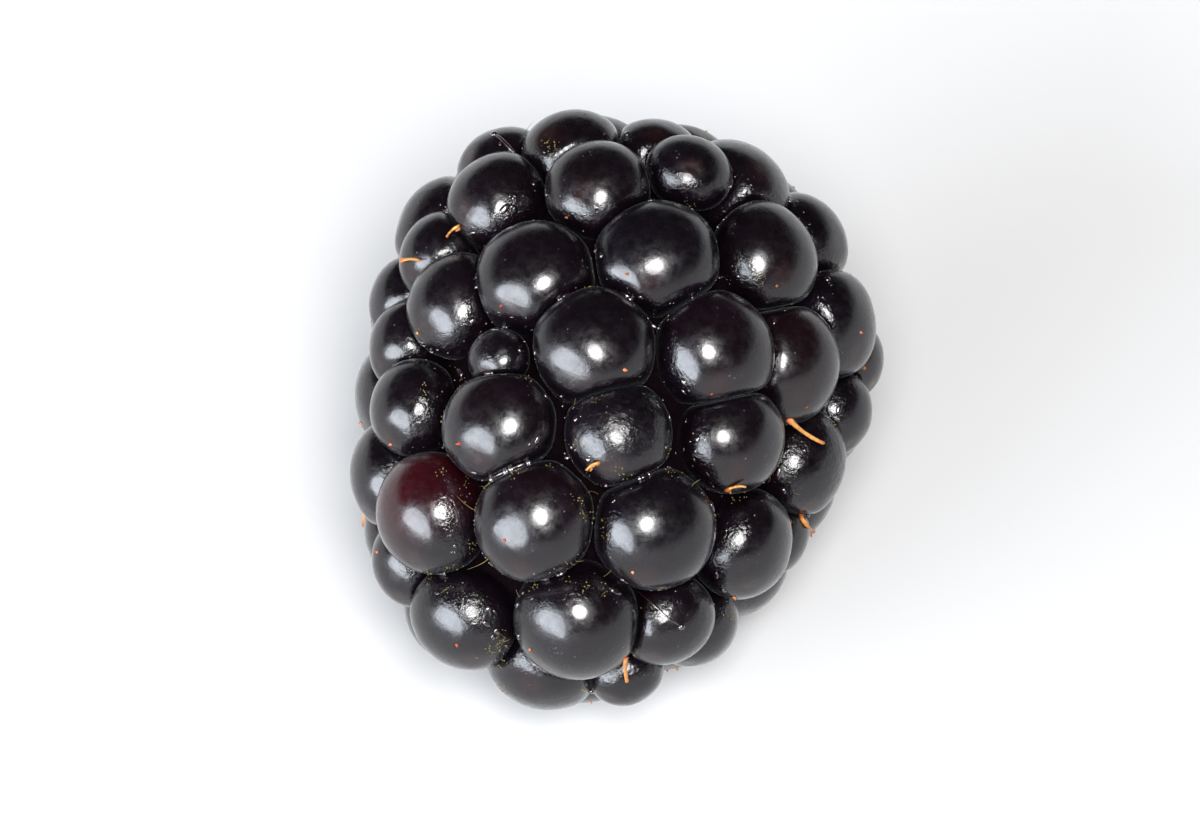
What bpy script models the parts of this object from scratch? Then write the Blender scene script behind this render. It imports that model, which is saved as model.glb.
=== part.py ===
"""A bramble berry, picked and lying on its side.

The fruit is a cluster of drupelets grown together round a pale receptacle, whose end shows in the hollow
of the stem end. A few withered styles, the dry threads left by the flower, still cling to the drupelets.

Frame: metres, +Z up. The berry's long axis lies along Y, its tip towards -Y and its stem end towards +Y.
The origin is on the surface that the berry rests on, under the middle of its bounding box.
"""

import math

import bmesh
import bpy
from mathutils import Matrix, Vector

MM = 0.001
TENTH = 0.1 * MM  # the unit of the layouts below

# ---- Driving dimensions ----
BERRY_WIDTH = 0.0210  # at mid-length; the stem half is a little wider
LENGTH_TO_WIDTH = 1.24
TAPER = 0.20  # how much wider than the middle the stem end's outline is, as a share
FULLNESS = 3.0  # 2 gives the outline pointed, egg-like ends, and more gives blunter ones
TOUCHING_GAP = 0.0003  # between pieces that touch
HALF_WIDTH = BERRY_WIDTH / 2
HALF_LENGTH = HALF_WIDTH * LENGTH_TO_WIDTH

# ---- How the berry lies ----
REST_PITCH = 10.0  # degrees about X, which lifts the stem end: the fruit is thicker there
REST_HEIGHT = 0.01002  # of the middle above the surface, which flattens four drupelets a little

# ---- Drupelets of the upper, tip-side face ----
# The face is laid out as it is seen from FACE_VIEW, degrees round to the right of the tip and degrees
# above it. Each drupelet is (right, up, radius, sunk), in tenths of a millimetre.
FACE_VIEW = (20.0, 58.0)
FACE = (
    # far side
    (-22, 115, 17, 0), (9, 113, 20, 0), (27, 114, 17, 3), (-34, 94, 19, 0), (8, 95, 19, 0),
    (46, 99, 15, 0), (84, 93, 21, 0), (103, 76, 19, 0),
    # upper rows
    (-60, 74, 16, 0), (-78, 58, 17, 0), (-76, 39, 16, 0), (-55, 53, 19, 0), (-21, 60, 22, 0),
    (29, 64, 22, 0), (74, 61, 20, 0), (98, 42, 21, 0),
    # middle rows
    (-39, 29, 11, 6), (0, 30, 22, 0), (49, 24, 22, -1), (78, 17, 22, 1), (107, 18, 15, 0),
    (-76, 12, 18, 0), (-41, 2, 20, 0), (7, -6, 19, 5), (53, -12, 20, 1), (96, -12, 16, 0),
    # lower rows
    (-88, -24, 20, 0), (-72, -32, 22, -2), (-30, -38, 21, 0), (18, -46, 22, 0), (85, -27, 20, 0),
    (-89, -51, 16, 1), (54, -56, 20, 0), (72, -53, 15, 2),
    # round the tip
    (-62, -75, 21, 0), (-16, -80, 23, -1), (20, -84, 17, 0), (33, -92, 17, 2), (-30, -95, 22, 2),
    (-2, -105, 14, 0),
)

# ---- Drupelets of the sides and underside, which fill the rest of the outline ----
FILL_RADIUS = 0.00205
FILL_CANDIDATES = 400
FILL_ROUNDS = 5
FACE_EDGE = 0.35  # none goes where the outline faces the viewer of FACE by more than this cosine
PACKING = 0.93  # between neighbours' centres, as a share of their radii's sum
ROOM = 0.80  # the share of that distance which a new drupelet needs before the others make way
SETTLE_STEPS = 25
MAKE_WAY = 0.3  # the share of its crowding that a drupelet gives way by in one step
HOLD_FROM = -0.1  # drupelets of FACE that turn this little to its viewer give way freely, as a cosine
HOLD_FULLY = 0.3  # and those that turn this much to it don't give way at all
STEM_RING = 7  # drupelets round the stem end's hollow
STEM_RING_REACH = 0.0044  # their centres' distance from the axis
STEM_RING_RADIUS = 0.0020
STEM_RING_HOLD = 0.7
STEM_RING_ROOM = 0.6

# ---- Drupelet form ----
SWELL = 1.06  # a drupelet's free radius over the radius that shows between its neighbours
FLESH = 0.82  # the fused bases' outline, as a share of the berry's outline
FLESH_SIDES = 16
FLESH_RINGS = 10
LOBE_SUBDIVISIONS = 2

# ---- Receptacle, along the berry's axis ----
RECEPTACLE_RADIUS = 0.0020
RECEPTACLE_INNER_RADIUS = 0.0015
RECEPTACLE_END = 0.0110  # its end's distance from the berry's middle
RECEPTACLE_DEPTH = 0.0042
RECEPTACLE_DOME = 0.0006
RECEPTACLE_SIDES = 20
DOME_RINGS = 3
SOCKET_GAP = 1.3 * TOUCHING_GAP  # measured across the axis, so that it also holds on the cone's slant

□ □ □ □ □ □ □

**What is asked:** The lines above should be duplicated exactly.

**Expected answer:**
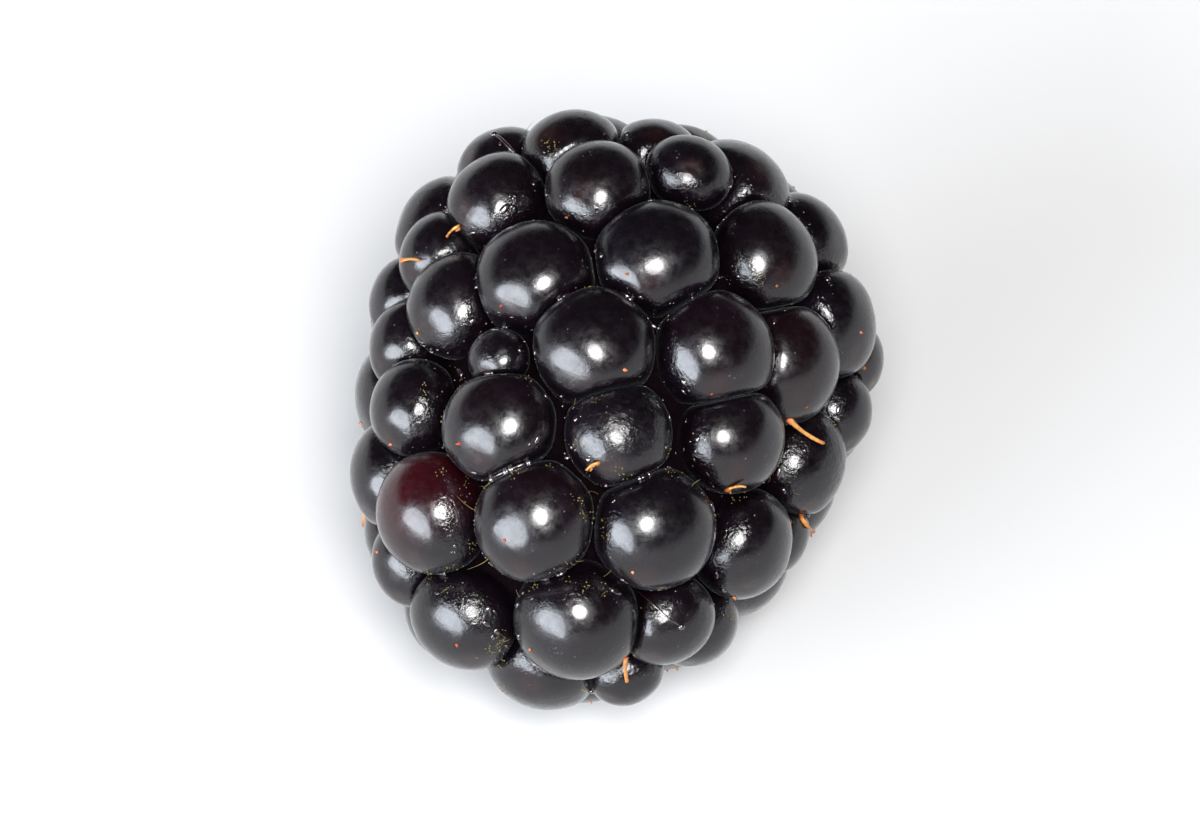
What bpy script models the parts of this object from scratch? Then write the Blender scene script behind this render. It imports that model, which is saved as model.glb.
=== part.py ===
"""A bramble berry, picked and lying on its side.

The fruit is a cluster of drupelets grown together round a pale receptacle, whose end shows in the hollow
of the stem end. A few withered styles, the dry threads left by the flower, still cling to the drupelets.

Frame: metres, +Z up. The berry's long axis lies along Y, its tip towards -Y and its stem end towards +Y.
The origin is on the surface that the berry rests on, under the middle of its bounding box.
"""

import math

import bmesh
import bpy
from mathutils import Matrix, Vector

MM = 0.001
TENTH = 0.1 * MM  # the unit of the layouts below

# ---- Driving dimensions ----
BERRY_WIDTH = 0.0210  # at mid-length; the stem half is a little wider
LENGTH_TO_WIDTH = 1.24
TAPER = 0.20  # how much wider than the middle the stem end's outline is, as a share
FULLNESS = 3.0  # 2 gives the outline pointed, egg-like ends, and more gives blunter ones
TOUCHING_GAP = 0.0003  # between pieces that touch
HALF_WIDTH = BERRY_WIDTH / 2
HALF_LENGTH = HALF_WIDTH * LENGTH_TO_WIDTH

# ---- How the berry lies ----
REST_PITCH = 10.0  # degrees about X, which lifts the stem end: the fruit is thicker there
REST_HEIGHT = 0.01002  # of the middle above the surface, which flattens four drupelets a little

# ---- Drupelets of the upper, tip-side face ----
# The face is laid out as it is seen from FACE_VIEW, degrees round to the right of the tip and degrees
# above it. Each drupelet is (right, up, radius, sunk), in tenths of a millimetre.
FACE_VIEW = (20.0, 58.0)
FACE = (
    # far side
    (-22, 115, 17, 0), (9, 113, 20, 0), (27, 114, 17, 3), (-34, 94, 19, 0), (8, 95, 19, 0),
    (46, 99, 15, 0), (84, 93, 21, 0), (103, 76, 19, 0),
    # upper rows
    (-60, 74, 16, 0), (-78, 58, 17, 0), (-76, 39, 16, 0), (-55, 53, 19, 0), (-21, 60, 22, 0),
    (29, 64, 22, 0), (74, 61, 20, 0), (98, 42, 21, 0),
    # middle rows
    (-39, 29, 11, 6), (0, 30, 22, 0), (49, 24, 22, -1), (78, 17, 22, 1), (107, 18, 15, 0),
    (-76, 12, 18, 0), (-41, 2, 20, 0), (7, -6, 19, 5), (53, -12, 20, 1), (96, -12, 16, 0),
    # lower rows
    (-88, -24, 20, 0), (-72, -32, 22, -2), (-30, -38, 21, 0), (18, -46, 22, 0), (85, -27, 20, 0),
    (-89, -51, 16, 1), (54, -56, 20, 0), (72, -53, 15, 2),
    # round the tip
    (-62, -75, 21, 0), (-16, -80, 23, -1), (20, -84, 17, 0), (33, -92, 17, 2), (-30, -95, 22, 2),
    (-2, -105, 14, 0),
)

# ---- Drupelets of the sides and underside, which fill the rest of the outline ----
FILL_RADIUS = 0.00205
FILL_CANDIDATES = 400
FILL_ROUNDS = 5
FACE_EDGE = 0.35  # none goes where the outline faces the viewer of FACE by more than this cosine
PACKING = 0.93  # between neighbours' centres, as a share of their radii's sum
ROOM = 0.80  # the share of that distance which a new drupelet needs before the others make way
SETTLE_STEPS = 25
MAKE_WAY = 0.3  # the share of its crowding that a drupelet gives way by in one step
HOLD_FROM = -0.1  # drupelets of FACE that turn this little to its viewer give way freely, as a cosine
HOLD_FULLY = 0.3  # and those that turn this much to it don't give way at all
STEM_RING = 7  # drupelets round the stem end's hollow
STEM_RING_REACH = 0.0044  # their centres' distance from the axis
STEM_RING_RADIUS = 0.0020
STEM_RING_HOLD = 0.7
STEM_RING_ROOM = 0.6

# ---- Drupelet form ----
SWELL = 1.06  # a drupelet's free radius over the radius that shows between its neighbours
FLESH = 0.82  # the fused bases' outline, as a share of the berry's outline
FLESH_SIDES = 16
FLESH_RINGS = 10
LOBE_SUBDIVISIONS = 2

# ---- Receptacle, along the berry's axis ----
RECEPTACLE_RADIUS = 0.0020
RECEPTACLE_INNER_RADIUS = 0.0015
RECEPTACLE_END = 0.0110  # its end's distance from the berry's middle
RECEPTACLE_DEPTH = 0.0042
RECEPTACLE_DOME = 0.0006
RECEPTACLE_SIDES = 20
DOME_RINGS = 3
SOCKET_GAP = 1.3 * TOUCHING_GAP  # measured across the axis, so that it also holds on the cone's slant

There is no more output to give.